Though Amish don't like taking part in government programs, they're used to growing tobacco. Their bids have nearly doubled the price of tobacco quotas, too much for locals to pay.
People like Bates Payne are growing less - and making less money:
"The only way to fight them is to outbid them, and we can't afford that. And with all those children, they don't have to hire labor. It costs me $7 an hour for each man."
Christian County's highest elected official, Judge Executive Frank Gary, isn't thrilled about some other Amish and Mennonite side effects.
"They don't pay (local) taxes other than property taxes, and they don't vote," said Gary, who is seeking a fourth term. "They don't pay road-usage tax (gas tax), and they are a tremendous traffic hazard on the road."
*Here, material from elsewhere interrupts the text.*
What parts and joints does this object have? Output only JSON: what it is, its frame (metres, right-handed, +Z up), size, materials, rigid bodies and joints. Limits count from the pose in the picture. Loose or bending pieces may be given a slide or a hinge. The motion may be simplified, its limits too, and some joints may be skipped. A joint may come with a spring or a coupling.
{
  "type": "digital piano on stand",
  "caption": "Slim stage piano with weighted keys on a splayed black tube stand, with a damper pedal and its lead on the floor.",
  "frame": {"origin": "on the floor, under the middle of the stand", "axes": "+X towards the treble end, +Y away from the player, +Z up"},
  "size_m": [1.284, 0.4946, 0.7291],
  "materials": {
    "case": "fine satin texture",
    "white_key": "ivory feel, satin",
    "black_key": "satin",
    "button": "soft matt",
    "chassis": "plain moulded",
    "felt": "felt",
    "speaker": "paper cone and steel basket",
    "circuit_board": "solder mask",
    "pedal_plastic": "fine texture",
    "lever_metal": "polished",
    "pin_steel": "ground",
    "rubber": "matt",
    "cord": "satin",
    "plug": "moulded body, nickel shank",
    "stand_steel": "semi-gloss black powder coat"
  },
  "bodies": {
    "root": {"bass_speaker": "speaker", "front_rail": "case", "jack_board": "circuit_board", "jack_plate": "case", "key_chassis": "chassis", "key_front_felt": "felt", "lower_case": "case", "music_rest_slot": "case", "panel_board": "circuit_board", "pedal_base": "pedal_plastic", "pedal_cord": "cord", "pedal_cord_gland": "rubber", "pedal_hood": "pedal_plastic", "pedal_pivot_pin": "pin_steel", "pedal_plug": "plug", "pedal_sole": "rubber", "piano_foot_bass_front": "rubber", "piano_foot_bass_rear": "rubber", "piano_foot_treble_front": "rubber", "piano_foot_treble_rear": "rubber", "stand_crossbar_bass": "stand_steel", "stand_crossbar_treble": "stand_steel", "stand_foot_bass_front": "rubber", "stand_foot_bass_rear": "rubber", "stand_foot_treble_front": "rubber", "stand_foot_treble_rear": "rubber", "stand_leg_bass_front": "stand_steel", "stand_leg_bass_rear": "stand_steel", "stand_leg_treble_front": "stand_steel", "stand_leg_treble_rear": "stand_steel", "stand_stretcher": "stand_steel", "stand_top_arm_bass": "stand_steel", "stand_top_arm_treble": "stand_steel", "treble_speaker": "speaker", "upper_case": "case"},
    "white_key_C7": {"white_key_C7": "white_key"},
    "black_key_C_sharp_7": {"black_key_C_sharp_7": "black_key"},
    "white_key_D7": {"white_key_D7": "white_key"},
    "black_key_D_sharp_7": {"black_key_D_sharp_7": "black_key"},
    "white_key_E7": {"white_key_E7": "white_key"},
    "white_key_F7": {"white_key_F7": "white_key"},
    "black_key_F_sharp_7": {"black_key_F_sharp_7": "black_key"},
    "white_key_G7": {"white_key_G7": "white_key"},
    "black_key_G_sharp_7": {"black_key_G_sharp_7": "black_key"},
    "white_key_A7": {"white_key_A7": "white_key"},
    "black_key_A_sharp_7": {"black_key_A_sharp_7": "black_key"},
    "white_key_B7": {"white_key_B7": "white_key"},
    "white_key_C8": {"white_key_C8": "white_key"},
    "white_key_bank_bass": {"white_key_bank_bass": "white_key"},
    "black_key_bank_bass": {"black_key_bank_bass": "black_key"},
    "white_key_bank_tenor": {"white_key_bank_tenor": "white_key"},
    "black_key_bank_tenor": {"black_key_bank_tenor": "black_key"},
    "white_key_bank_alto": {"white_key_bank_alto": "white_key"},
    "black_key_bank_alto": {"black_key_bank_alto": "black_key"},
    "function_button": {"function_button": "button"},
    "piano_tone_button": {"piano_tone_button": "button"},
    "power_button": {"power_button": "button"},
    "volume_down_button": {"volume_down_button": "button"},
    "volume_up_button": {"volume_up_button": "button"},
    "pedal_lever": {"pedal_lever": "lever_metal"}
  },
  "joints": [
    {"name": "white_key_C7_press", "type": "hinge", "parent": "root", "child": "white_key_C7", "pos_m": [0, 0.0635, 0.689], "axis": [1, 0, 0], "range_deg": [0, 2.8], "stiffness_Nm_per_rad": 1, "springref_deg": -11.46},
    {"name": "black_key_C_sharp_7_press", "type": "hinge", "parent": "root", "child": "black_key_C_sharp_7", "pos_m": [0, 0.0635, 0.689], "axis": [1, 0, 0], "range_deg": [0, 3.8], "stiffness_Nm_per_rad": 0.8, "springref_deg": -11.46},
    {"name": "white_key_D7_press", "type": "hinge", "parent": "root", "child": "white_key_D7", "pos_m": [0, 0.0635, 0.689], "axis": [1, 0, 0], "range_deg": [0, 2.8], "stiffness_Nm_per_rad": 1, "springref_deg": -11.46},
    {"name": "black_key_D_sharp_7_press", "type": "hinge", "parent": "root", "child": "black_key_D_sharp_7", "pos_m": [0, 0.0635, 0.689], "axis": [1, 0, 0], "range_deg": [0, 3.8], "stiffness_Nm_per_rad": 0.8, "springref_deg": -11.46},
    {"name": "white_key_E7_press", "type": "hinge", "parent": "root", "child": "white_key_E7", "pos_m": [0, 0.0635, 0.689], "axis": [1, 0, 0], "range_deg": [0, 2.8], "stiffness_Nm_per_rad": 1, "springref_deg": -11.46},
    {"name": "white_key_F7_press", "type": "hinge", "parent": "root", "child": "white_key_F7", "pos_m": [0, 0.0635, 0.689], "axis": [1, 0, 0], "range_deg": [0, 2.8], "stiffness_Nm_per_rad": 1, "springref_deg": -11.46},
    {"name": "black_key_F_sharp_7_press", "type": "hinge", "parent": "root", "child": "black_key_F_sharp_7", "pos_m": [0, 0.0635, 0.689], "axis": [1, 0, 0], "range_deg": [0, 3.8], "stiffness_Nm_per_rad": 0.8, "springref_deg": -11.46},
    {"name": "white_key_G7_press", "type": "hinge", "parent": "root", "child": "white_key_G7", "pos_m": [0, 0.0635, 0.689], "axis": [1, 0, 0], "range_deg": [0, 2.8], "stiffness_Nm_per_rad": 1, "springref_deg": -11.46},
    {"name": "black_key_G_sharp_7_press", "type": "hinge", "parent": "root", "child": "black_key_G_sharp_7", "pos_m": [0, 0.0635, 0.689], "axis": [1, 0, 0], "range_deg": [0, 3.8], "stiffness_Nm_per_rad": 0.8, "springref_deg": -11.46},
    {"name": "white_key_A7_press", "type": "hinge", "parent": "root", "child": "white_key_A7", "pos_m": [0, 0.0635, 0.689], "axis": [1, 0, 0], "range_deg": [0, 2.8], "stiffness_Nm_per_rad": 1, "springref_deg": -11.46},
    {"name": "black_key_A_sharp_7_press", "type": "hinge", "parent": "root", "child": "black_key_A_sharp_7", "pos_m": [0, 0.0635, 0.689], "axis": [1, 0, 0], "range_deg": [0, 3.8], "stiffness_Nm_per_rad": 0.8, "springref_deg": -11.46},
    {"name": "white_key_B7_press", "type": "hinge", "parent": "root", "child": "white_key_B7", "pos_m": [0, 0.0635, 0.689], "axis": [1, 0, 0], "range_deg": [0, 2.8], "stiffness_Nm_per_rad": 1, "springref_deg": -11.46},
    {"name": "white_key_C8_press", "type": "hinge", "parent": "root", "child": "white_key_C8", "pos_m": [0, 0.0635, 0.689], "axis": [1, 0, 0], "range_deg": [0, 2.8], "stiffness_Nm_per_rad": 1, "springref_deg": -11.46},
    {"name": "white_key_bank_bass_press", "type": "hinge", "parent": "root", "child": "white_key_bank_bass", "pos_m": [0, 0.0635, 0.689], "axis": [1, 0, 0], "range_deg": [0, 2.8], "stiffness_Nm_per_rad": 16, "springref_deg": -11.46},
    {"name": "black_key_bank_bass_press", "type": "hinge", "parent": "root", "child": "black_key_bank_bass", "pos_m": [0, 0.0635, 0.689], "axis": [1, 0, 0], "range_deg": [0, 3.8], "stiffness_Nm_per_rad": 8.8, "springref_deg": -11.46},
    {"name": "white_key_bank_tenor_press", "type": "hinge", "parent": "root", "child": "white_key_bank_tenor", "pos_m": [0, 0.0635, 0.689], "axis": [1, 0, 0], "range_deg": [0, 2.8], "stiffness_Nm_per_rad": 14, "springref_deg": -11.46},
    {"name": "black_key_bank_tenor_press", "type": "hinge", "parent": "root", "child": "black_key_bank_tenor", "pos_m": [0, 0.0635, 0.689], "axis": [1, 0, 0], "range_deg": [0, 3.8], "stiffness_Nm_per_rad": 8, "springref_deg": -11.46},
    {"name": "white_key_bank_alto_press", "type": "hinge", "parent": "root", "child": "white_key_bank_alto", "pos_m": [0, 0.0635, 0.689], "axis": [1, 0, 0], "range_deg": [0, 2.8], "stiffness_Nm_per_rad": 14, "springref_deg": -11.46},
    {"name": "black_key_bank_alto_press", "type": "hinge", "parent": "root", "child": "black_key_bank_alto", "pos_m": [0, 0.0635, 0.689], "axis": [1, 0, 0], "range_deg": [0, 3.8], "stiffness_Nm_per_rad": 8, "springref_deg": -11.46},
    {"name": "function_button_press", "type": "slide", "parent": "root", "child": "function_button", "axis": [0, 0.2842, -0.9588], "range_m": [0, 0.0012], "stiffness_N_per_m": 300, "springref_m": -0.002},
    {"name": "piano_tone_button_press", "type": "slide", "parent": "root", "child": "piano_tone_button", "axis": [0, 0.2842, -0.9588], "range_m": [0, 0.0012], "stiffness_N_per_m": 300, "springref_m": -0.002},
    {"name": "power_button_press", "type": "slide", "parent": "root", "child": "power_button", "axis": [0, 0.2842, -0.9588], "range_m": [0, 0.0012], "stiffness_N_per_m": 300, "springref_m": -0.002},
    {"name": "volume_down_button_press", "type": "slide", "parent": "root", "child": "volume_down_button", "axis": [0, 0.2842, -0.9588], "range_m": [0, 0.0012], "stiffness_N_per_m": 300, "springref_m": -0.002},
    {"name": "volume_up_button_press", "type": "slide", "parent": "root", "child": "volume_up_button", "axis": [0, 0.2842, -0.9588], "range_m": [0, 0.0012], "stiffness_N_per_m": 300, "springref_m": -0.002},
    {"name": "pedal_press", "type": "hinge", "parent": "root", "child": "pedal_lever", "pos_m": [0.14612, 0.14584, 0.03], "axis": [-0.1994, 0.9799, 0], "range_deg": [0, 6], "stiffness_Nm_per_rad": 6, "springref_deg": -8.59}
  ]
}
And there's the "steel wheels on the blacktop roads. Those roads cost us $48,000 a mile and last 12 years but won't last a couple of years now."
NEWCOMERS HEAR GRIPING
The newcomers hear the griping.
"It gets around," Stoltzfus said. "There are just some people who say, `You'll just always be a foreigner here.' I guess we're just learning how big the world is."
In fact, many Southerners take care to hide any resentment they feel. They are extraordinarily friendly, stopping by to chat, offer help and marvel at the no-electricity gadgets.
Farmer C.C. Morris mailed to Pennsylvania for a book on the Amish. I.B. Binkley hired himself out to drive Amish children to their school in his van. Kentucky farmers are not as threatening to Amish and Mennonite beliefs as the suburbanization of Lancaster County. It's easier to keep children insulated from modern culture when computers and car phones aren't all around.